Sister Amalia Pereda Ortiz de Zarate, known as Mother Teresa of Meghalaya, died in Meghalaya capital Shillong Friday morning. She was 85.
Born on 31 August 1927 to Daniel and Aurora Pereda Ortiz de Zarate in Spain, Sister Amalia joined the Missionaries of Christ Jesus in 1946. She came to India in April 1961 soon after completing her religious and academic formation in Spain.
Armed with a degree in medicine and surgery from the University of Valencia in Spain, Sister Amalia was one of the founders of Nazareth Hospital in Shillong, where she was the superintendent and surgeon for more than a decade.
Besides treating patients in Shillong, she was the doctor-in charge of one of the camps for refugees from erstwhile East Pakistan (Bangladesh later) from 1965 to 1977. After 1977, Sister
Amalia focused her attention on rural Meghalaya, covering countless villages with her mobile dispensaries.

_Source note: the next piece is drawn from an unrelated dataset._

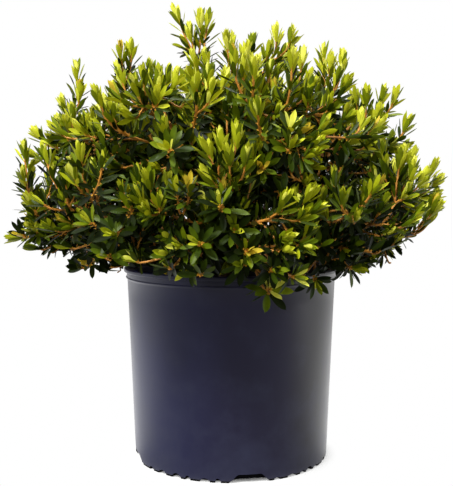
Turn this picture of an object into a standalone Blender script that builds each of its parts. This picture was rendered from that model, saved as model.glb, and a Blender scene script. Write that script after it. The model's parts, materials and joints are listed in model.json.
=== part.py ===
"""Azalea shrub in a round nursery pot.

The pot stands on its flat underside at the origin, +Z is up, and every length is in metres. A short flared stem
rises from the potting mix and forks into fifteen boughs. Each bough ends at one mass of foliage, and the masses
share out a dome among themselves: each keeps to the cone of directions that are nearer to its own axis than to
any other's. Inside its cone a mass is one solid: a stem that twigs grow from, whorls of leaves at the twigs' ends,
and a core where the foliage is too dense to see into.
"""

import math
import random

import bmesh
import bpy
from mathutils import Vector

# Clearance between two solids that touch on the real plant
GAP = 0.0003

# Pot: a moulded nursery container with a rolled lip, a recessed band and a ridge under it
POT_HEIGHT = 0.248
RIM_RADIUS = 0.140
RIM_WIDTH = 0.0045
LIP_HEIGHT = 0.0055
BAND_RADIUS = 0.1352
RIDGE_RADIUS = 0.1366
RIDGE_TOP = 0.2340
RIDGE_HEIGHT = 0.0030
SHOULDER_RADIUS = 0.1345
FOOT_RADIUS = 0.1268
FOOT_BEVEL = 0.0030
POT_WALL = 0.0025
POT_FLOOR = 0.0040
POT_SIDES = 48

# Drain notches, cut through the foot of the wall and the edge of the floor
NOTCH_COUNT = 4
NOTCH_FIRST = math.radians(-80.0)
NOTCH_FOOT_WIDTH = 0.050
NOTCH_TOP_WIDTH = 0.029
NOTCH_HEIGHT = 0.0105
NOTCH_DEPTH = 0.015

# Potting mix, which fills the pot
SOIL_LEVEL = 0.220
SOIL_EDGE_DROP = 0.004
SOIL_BED_RADIUS = 0.030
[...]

A spinal injury and weak knees affected Sister Amalia’s humanitarian services a couple of years ago. In January this year, she caught pneumonia and had to be hospitalized. “Her death has left a vacuum that will be difficult to fill,” said Father VM Thomas, director of Guwahati-based Don Bosco Institute, a Catholic organization.
Sister Amalia mortal remains will be laid to rest at Shillong’s Laitumkhrah Catholic Cemetery on Tuesday.